There used to be lotus plants on Grass Lake in the Chain O’ Lakes. I heard they were very rare. Do they still exist?
Mary Foley, Waukegan
They do! The beautiful lotus beds still bud and bloom on the surface of parts of Grass Lake, but it was touch and go for a while whether they would survive to be enjoyed by future generations.
Modern day Chain O’Lakes and the nearby town of Antioch are best known as a playground for powerboaters and partiers. In fact, for many years it was even a vacation hangout for Prohibition-era gangsters!
In its earliest days, though, it was a peaceful paradise of natural beauty and abundant fishing. The most spectacular display of natural beauty came in midsummer, when floating beds of American lotus would cover the surface of Grass Lake.

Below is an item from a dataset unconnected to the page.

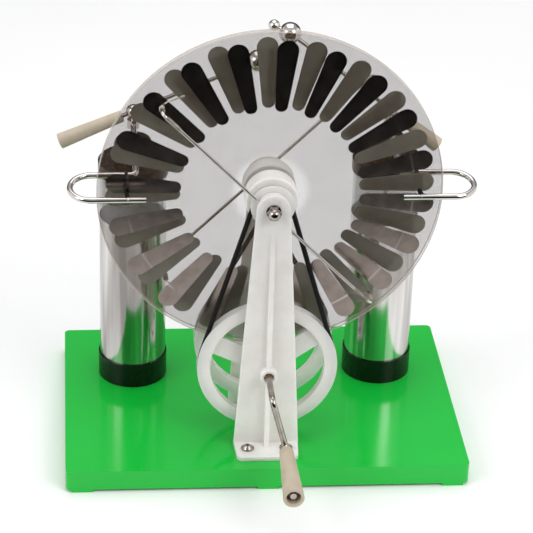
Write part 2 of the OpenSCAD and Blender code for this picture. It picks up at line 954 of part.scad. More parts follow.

Locals offered steamboat tours and visitors would pick bouquets of the blossoms. They could even buy bottles of lotus scented perfume.
But all that tourism took its toll on the lotuses. In the 1940s, a dam built over the Fox River raised the water level of the lake, which uprooted the lotuses, and powerboats ripped through the beds, churning the water and destroying the plants. Pretty soon, the lotuses were very close to disappearing forever.
In 1984, the Fox Waterway Agency was formed to help clean up, protect, and improve the waterways while still promoting recreation. And since then, the lotuses have made a comeback in no-wake zones of Grass Lake.
We spoke to a representative from the Fox Waterway Agency who said that while they come back stronger some years than others, they’re looking great. If you’re hoping to get a look at them, now’s the time – they bloom from late July to early August for about three weeks.
We had another viewer ask where the best places to see the lotus beds are. According to the agency representative, the parking lot of the Fox Lake Legion Hall off of US Route 12 and near Grass Lake Bridge and the no-wake zone of Ackerman Island, located off Grass Lake Road in Antioch are great places to see the beds in bloom.